Second: pricing disclosure. Enterprise procurement decisions require cost-per-deployment modeling. No pricing, no decision. This is the most actionable near-term gap.
Third: OEM expansion. As reported by Windows Central, the Surface Laptop Ultra is the first reported RTX Spark device. Whether OEM partners, Dell, HP, Lenovo, adopt the platform determines whether RTX Spark becomes a Windows ecosystem standard or a Microsoft-exclusive architecture. OEM announcements in the next 60-90 days will answer this.

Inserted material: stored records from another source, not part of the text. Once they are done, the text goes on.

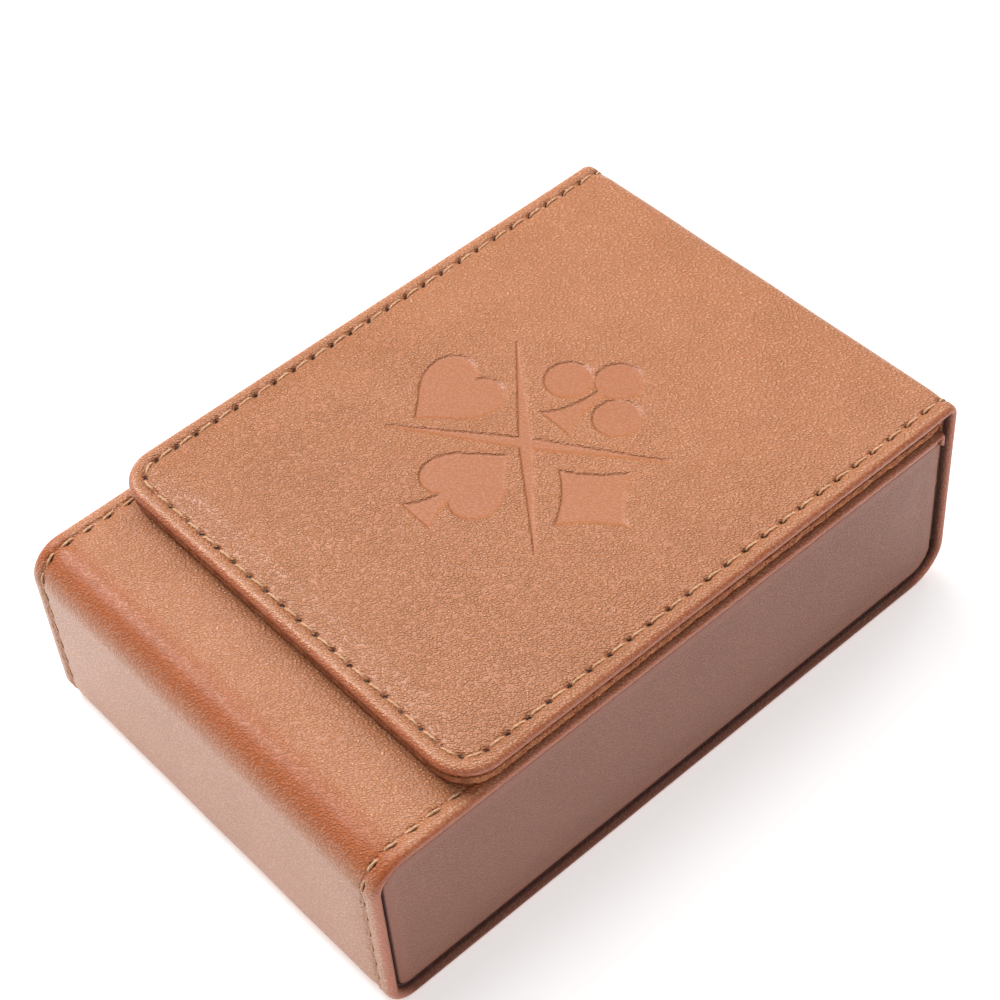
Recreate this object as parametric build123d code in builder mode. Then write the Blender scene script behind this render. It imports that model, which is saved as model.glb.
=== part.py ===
from build123d import *

import os
from math import pi

os.makedirs("parts", exist_ok=True)

# Leather case for a deck of playing cards, lying flat. One strip of leather makes the top panel, the
# closed front end, the bottom, the spine behind the mouth, and the flap that folds over the top.
# Boards stiffen each panel, and two leather-covered side panels close the long sides.
# +X is across the case, +Y runs from the closed front end to the spine, +Z is up.
# The origin is the middle of the bottom face. All sizes are in millimetres.

# ---------------------------------------------------------------- driving dimensions
WIDTH = 72.0
LENGTH = 104.5
BODY_HEIGHT = 30.0
CLOSED_HEIGHT = 34.2
FLAP_FRONT_Y = -37.1

LEATHER = 0.8
EDGE_DEPTH = 1.4
EDGE_WIDTH = 1.4
BOARD = 1.2
LINING = 0.4
SPINE_BOARD = 0.7
FLAP_BOARD = 1.5
FLAP_LINING = 0.9
FLAP_EDGE_DEPTH = 1.5

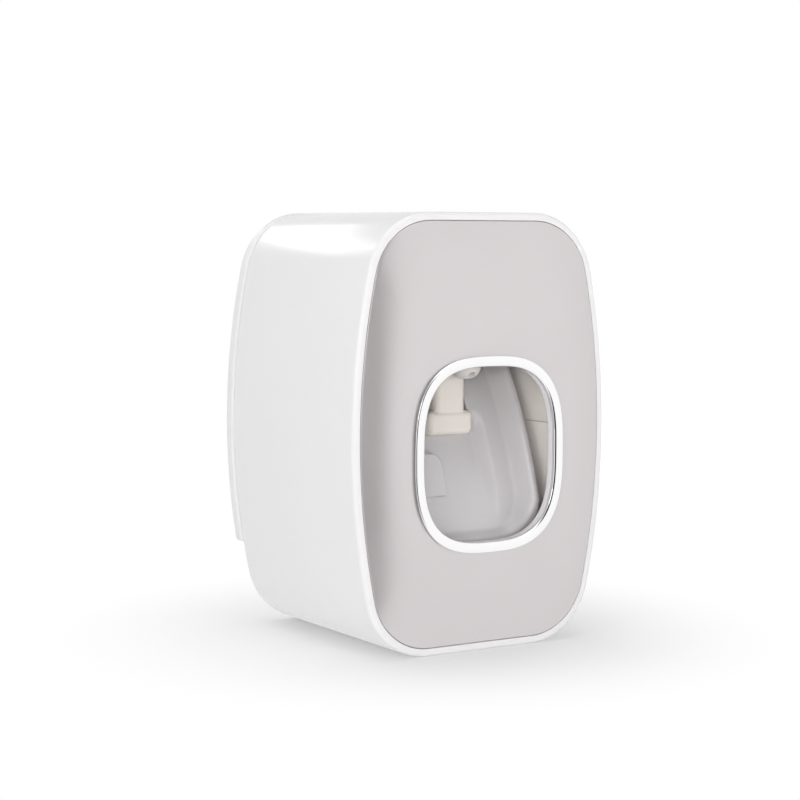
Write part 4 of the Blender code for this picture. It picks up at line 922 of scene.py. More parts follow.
def end_tree(graph, shape):
    """Real geometry with a material, at the tree's end."""
    solid = graph.node("GeometryNodeRealizeInstances", {}, {"Geometry": shape})
    dressed = graph.node("GeometryNodeSetMaterial", {}, {"Geometry": solid, "Material": None})
    finish = graph.tree.nodes.new("NodeGroupOutput")
    graph.plug(finish.inputs[0], dressed)


def grow(item, graph, finish, placing, **sizes):
    """Run a tree on a working shape with these sizes; the result is placed and faces outwards."""
    for node in graph.tree.nodes:
        if node.bl_idname == "GeometryNodeSetMaterial":
            node.inputs["Material"].default_value = finish
    step = item.modifiers.new("repeat", "NODES")
    step.node_group = graph.tree
    named = {s.name: s.identifier for s in graph.tree.interface.items_tree if s.in_out == "INPUT"}
    for label, value in sizes.items():
        step[named[label.replace("_", " ").capitalize()]] = value
    mesh = settle(item)
    mesh.transform(placing)
    work = bmesh.new()
    work.from_mesh(mesh)
    bmesh.ops.recalc_face_normals(work, faces=work.faces)
    if work.calc_volume(signed=True) < 0:
        bmesh.ops.reverse_faces(work, faces=work.faces)
    work.to_mesh(mesh)
    work.free()
    return as_object(item.name + "_grown", mesh)


def ring_tree():
    """A closed path of a rounded window outline, with the shape's own curve swept along it."""
    graph, given = new_tree("swept_window_ring", ("Half width", "Half height", "Roundness"), ("Points",))
    circle = graph.node("GeometryNodeCurvePrimitiveCircle", {},
                        {"Resolution": given["Points"], "Radius": 1.0})
    where = graph.node("GeometryNodeInputPosition")
    parts = graph.tree.nodes.new("ShaderNodeSeparateXYZ")
    graph.plug(parts.inputs[0], where)
    x, y = Value(graph, parts.outputs[0]), Value(graph, parts.outputs[1])
    power = given["Roundness"]
    across = abs(x / given["Half width"]) ** power
    upright = abs(y / given["Half height"]) ** power
    reach = (across + upright) ** (-1.0 / power)
    target = graph.node("ShaderNodeCombineXYZ", {}, {0: x * reach, 1: y * reach, 2: 0.0})
    path = graph.node("GeometryNodeSetPosition", {}, {"Geometry": circle, "Position": target})
    swept = graph.node("GeometryNodeCurveToMesh", {}, {"Curve": path, "Profile Curve": given["Geometry"]})
    end_tree(graph, swept)
    return graph


def grid_tree():
    """Copies of the working shape at the corners of a rectangle."""
    graph, given = new_tree("corner_pattern", ("Width", "Height"), ("Columns", "Rows"))
    sizes = {"Size X": given["Width"], "Size Y": given["Height"], "Vertices X": given["Columns"],
             "Vertices Y": given["Rows"]}
    spots = graph.node("GeometryNodeMeshGrid", {}, sizes)
    copies = graph.node("GeometryNodeInstanceOnPoints", {}, {"Points": spots, "Instance": given["Geometry"]})
    end_tree(graph, copies)
    return graph


def coil_tree():
    """Round wire wound into an open coil along Z."""
    graph, given = new_tree("wire_coil", ("Turns", "Coil radius", "Height", "Wire radius"))
    winding = {"Resolution": COIL_STEPS, "Rotations": given["Turns"], "Start Radius": given["Coil radius"],
               "End Radius": given["Coil radius"], "Height": given["Height"], "Reverse": False}
    path = graph.node("GeometryNodeCurveSpiral", {}, winding)
    section = graph.node("GeometryNodeCurvePrimitiveCircle", {},
                         {"Resolution": WIRE_STEPS, "Radius": given["Wire radius"]})
    wire = graph.node("GeometryNodeCurveToMesh", {},
                      {"Curve": path, "Profile Curve": section, "Fill Caps": True})
    end_tree(graph, wire)
    return graph


def profile_curve(name, points):
    data = bpy.data.curves.new(name, "CURVE")
    data.dimensions = "2D"
    data.fill_mode = "NONE"
    spline = data.splines.new("POLY")
    spline.points.add(len(points) - 1)
    for point, place in zip(spline.points, points):
        point.co = (place[0], place[1], 0.0, 1.0)
    spline.use_cyclic_u = True
    return as_object(name, data)


def make_window_ring():
    front = FRONT_Y - PANEL_CROWN - SEAT_GAP - TRIM_THICKNESS
    seat = front + TRIM_THICKNESS
    rear = front + TRIM_DEPTH
    profile = [(0.0, front, FULL), (TRIM_BAND, front, BLUNT), (TRIM_BAND, seat, CRISP),
               (TRIM_COLLAR_WALL, seat), (TRIM_COLLAR_WALL, rear, KEEN), (0.0, rear, KEEN)]
    section = profile_curve("ring_section", rounded(profile, steps=8))
    placing = Matrix.Translation((0, 0, WINDOW_Z)) @ Matrix.Rotation(math.pi / 2, 4, "X")
    ring = grow(section, ring_tree(), CHROME, placing, half_width=WINDOW_HALF_WIDTH,
                half_height=WINDOW_HALF_HEIGHT, roundness=WINDOW_ROUNDNESS, points=RING_POINTS)
    piece("window_ring", ring, CHROME, "housing", "trim_bright", "window_trim", sharp=50)


# Lever
RIM_CORNER = Vector((HINGE.y - RIM_CORNER_FORWARD, HINGE.z - RIM_CORNER_DROP))
LEVER_BOTTOM_Z = RIM_CORNER.y - LEVER_TIP
BOW_CENTRE = RIM_CORNER + LEVER_BOW_RADIUS * Vector((math.cos(LEVER_TIP_LEAN), -math.sin(LEVER_TIP_LEAN)))
TRAY_RADIUS = LEVER_BOW_RADIUS - LEVER_TRAY_DEPTH


def bow_angle(radius, height):
    return math.asin((height - BOW_CENTRE.y) / radius)


def bow_point(radius, angle):
    return (BOW_CENTRE.x - radius * math.cos(angle), BOW_CENTRE.y + radius * math.sin(angle))


def bow_stretch(radius, low_angle, high_angle, steps=28):
    angles = [low_angle + (high_angle - low_angle) * k / steps for k in range(steps + 1)]
    return [bow_point(radius, angle) for angle in angles]


def channel_stretch(extra, steps=16):
    """The channel's floor, from its shallow lower end up to the slot, set back by extra."""
    low = bow_angle(TRAY_RADIUS, HINGE.z - CHANNEL_DROP)
    high = bow_angle(TRAY_RADIUS - CHANNEL_DEPTH, HINGE.z - LEVER_SLOT_DROP)
    points = []
    for k in range(steps + 1):
        share = k / steps
        radius = TRAY_RADIUS - CHANNEL_DEPTH * share - extra
        points.append(bow_point(radius, low + (high - low) * share))
    return points


def eased(value, low, high):
    share = min(max((value - low) / (high - low), 0.0), 1.0)
    return share * share * (3 - 2 * share)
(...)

Fourth: security tooling availability. Endpoint detection, logging integration, and data isolation documentation for local agent execution are the governance prerequisites for enterprise deployment. These typically lag hardware announcements by a product cycle. Flag this for your security team now rather than discovering the gap at deployment.
TJS Synthesis
Vera Rubin, RTX Spark, and Codex aren’t three separate product announcements. They’re a coordinated architectural buildout of the compute substrate that agentic AI will run on, from rack to desktop to software layer. Enterprise teams evaluating agentic AI deployment have been doing so against a cloud-only assumption that these platforms collectively obsolete.
The security and compliance implications of local agent execution aren’t speculative. They’re structural: different perimeter, different data flow, different governance requirements. The NIST CAISI framework provides the compliance scaffolding for agentic AI security posture; RTX Spark is the hardware event that makes that scaffolding relevant to client-side deployments, not just cloud ones.
The honest evaluation sequence: don’t act on the 1 petaflop claim until independent benchmarks are published; do start building the security evaluation criteria for local agent execution into your procurement framework now; and watch the OEM announcements over the next 90 days, those will tell you whether this is a Surface premium play or a Windows platform shift. The difference is material for how you plan.